At this point, two years of a hard-fought campaign, with our own media leading daily with bad news and unable or unwilling to report progress on the ground or the heroism of our soldiers -- either because of their own biases or simply for fear of appearing to be jingoists or shills for the Bush White House -- have left their impact on the public's psyche. We are being lulled into the belief that perhaps we have done as much as we can, and should meddle no further in what may become a protracted and bloody civil war. As Hitchens reminds us, the forces we are fighting in Iraq are not manifestations of a local struggle we can choose to walk away from, a regional conflict we can opt out of when we've had enough.
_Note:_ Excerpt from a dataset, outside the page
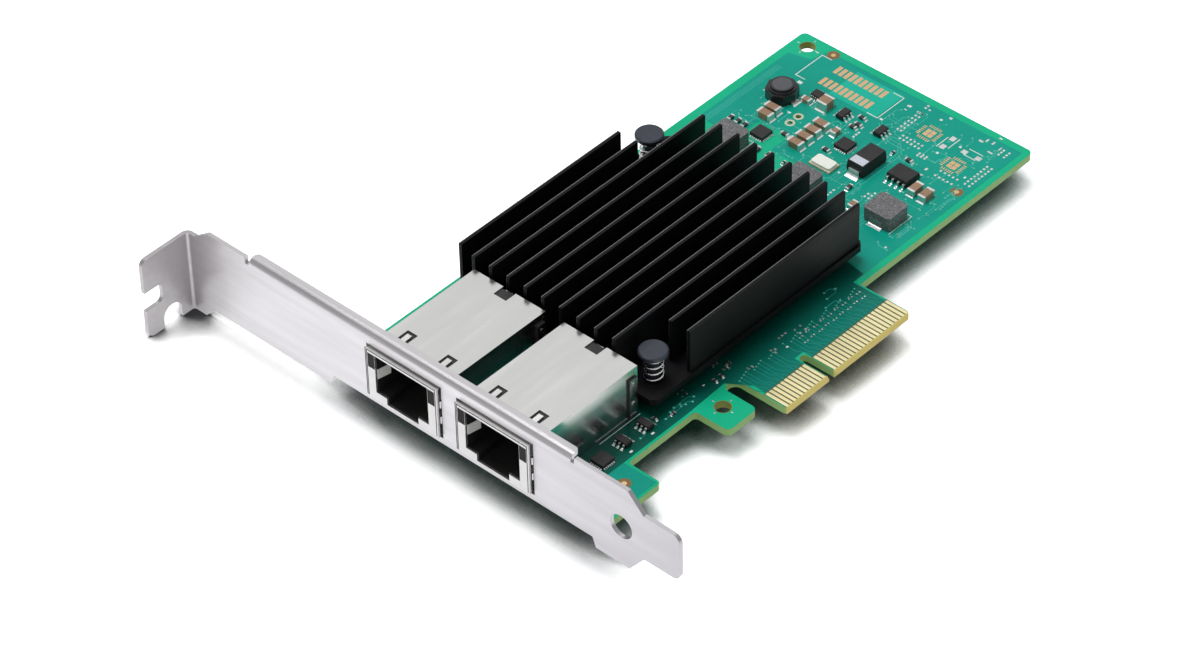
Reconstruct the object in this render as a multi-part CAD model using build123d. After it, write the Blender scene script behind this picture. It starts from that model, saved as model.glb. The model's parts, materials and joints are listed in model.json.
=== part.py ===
from build123d import *
import math
import os

# Two-port network interface card with its full-height bracket.
# Working frame, in mm: X runs along the board away from the bracket, Y runs from the
# edge fingers to the top edge, Z is up from the component side of the board.
# X = 0 is the outer face of the bracket, Y = 0 the lower edge of the finger tabs.

# Board
BOARD_T = 1.57
BOARD_X0 = 1.2
BOARD_X1 = 130.3
BOARD_TOP = 68.5
BOARD_LOW = 12.0
BOARD_CORNER_R = 1.2

# Finger tabs, key notch and hook on the lower edge
KEY_X = 57.5
KEY_W = 1.9
KEY_TOP = 7.5
TAB_NEAR_X0 = 45.3
TAB_FAR_X1 = 79.6
TAB_CORNER_R = 1.3
FINGER_PITCH = 1.0
FINGER_W = 0.7
FINGER_Y0 = 0.6
FINGER_Y1 = 5.6
FINGER_T = 0.05
NEAR_FINGERS = 11
FAR_FINGERS = 21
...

They are one arm of a global jihad that is determined to commit mass murder in every capital of the world, a fascism as virulent as any we faced during World War II. That we would have to make a stand against them was inevitable. That we are doing so in Iraq was a strategic choice, but the war itself was not.
Although the scenes from Iraq look horrific, the real battle taking place is the political reformation of the Middle East, which has been catalyzed by the fitful progress of the Iraqis towards democratic self-rule. Progress is being made, not just in Iraq but across the whole of central Asia. In the end, the rights of free people must trump the designs of theocrats and dictators. This is not a matter of altruism or idealism: in an age in which religious fanatics can gain access to the technology to murder millions of unbelievers, the survival of liberal societies everywhere depends on it.
(Hat tip: Power Line and Roger L. Simon)
UPDATE: Jon Stewart gets the better of Hitchens in an interview on the Daily Show. Most Stewart fans and liberals (lots of overlap between those two groups) saw it as a huge smackdown. Stewart definitely has both the momentum, and the support of the audience, and often talks over a flustered Hitchens who loses the thread more than once; his body language shows he is obviously uncomfortable that Stewart is scoring points at his expense. Hitchens is usually unflappable, but this is not one of his best moments.